Companies that locate at KIZAD will benefit from multi-modal transport links, not just with the adjacent port facilities that are being developed, but also with rail lines provided by the Etihad Rail project, which is due for completion in 2017. In November, Richard Bowker, the CEO of Etihad Rail – the state-owned company tasked with developing the UAE’s mainline rail network – announced it would soon call for tenders for the second stage of the $11bn project Work on the first phase of the project, which is on-going, will connect the cities of Habshan, Shah and Ruwais in the emirate’s Western Region. The second phase will involve constructing the rest of the line through Abu Dhabi, linking with logistics centres in and around the capital, as well as an extension of the network to Dubai.

While development of an industrial base is an important component in the emirate’s economic diversification plans, tourism is also expected to play an important role in reducing dependence on the hydrocarbons sector. Positive news about this sector emerged in late 2011, with Lawrence Franklin, the strategy and policy director of the Abu Dhabi Tourism Authority (ADTA), telling local media in November that the organisation was “quite optimistic about reaching [its] 2011 target of 2m hotel guests”. Franklin added that numbers were strong in October and the authority expected good results for November, thanks to the Formula 1 Etihad Airways Abu Dhabi Grand Prix, an event that the emirate has hosted since 2009.

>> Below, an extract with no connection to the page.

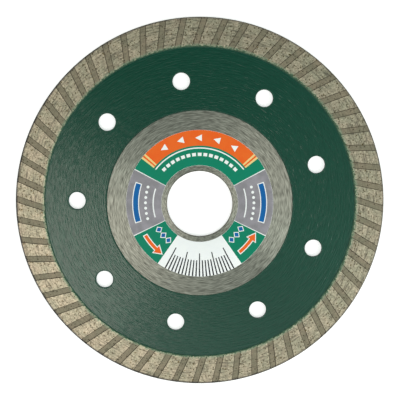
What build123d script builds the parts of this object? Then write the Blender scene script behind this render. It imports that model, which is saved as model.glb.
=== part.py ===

The government has invested heavily in the tourism sector over the last five years. However, it appears to be slowing the pace of development, with the Tourism Development and Investment Company (TDIC), a government-owned entity, announcing in October that it was delaying the opening of three museums originally scheduled to launch between 2013 and 2014.

The three museums – Abu Dhabi branches of the Louvre and Guggenheim, as well as the Zayed National Museum – will eventually be part of the $27bn Saadiyat Island development, slated to be the emirate’s culture centre and a major draw for tourists. TDIC said in a statement that it had “decided to extend the delivery dates” in light of “the immense magnitude of the work associated with the development of such consequential projects”.

With a somewhat bleak outlook for the global economy in the final months of 2011, the decision by Abu Dhabi’s government to retrench is not surprising. However, in other sectors positive local developments did emerge late in the year, including the UAE Cabinet’s approval in December of a new draft Commercial Companies Law (CCL), which had been under discussion for some time.

The new law will reduce start-up costs for firms by removing the minimum capital requirement of Dh150,000 ($40,838), which will make it easier for businesses, particularly smaller enterprises, to be established. It may also ease the way for new foreign investment legislation, with the draft CCL stating that the Cabinet can issue a separate resolution regarding the type of businesses that can be majority-owned by foreigners. At present, for businesses located outside the emirate’s free trade zones, foreigners are limited to a 49% stake, which can be a concern for investors. Any relaxation of this restriction would be warmly received by foreign businesses.

Looking ahead, the year 2012 may be a soft-landing for the emirate, following a period of rapid expansion that began in the wake of the global economic crisis. Nonetheless, while the government may be re-reprioritising some of its investments, developments such as the new CCL law and the continued build-up of transportation and industrial infrastructure could provide opportunities for the private sector to flourish.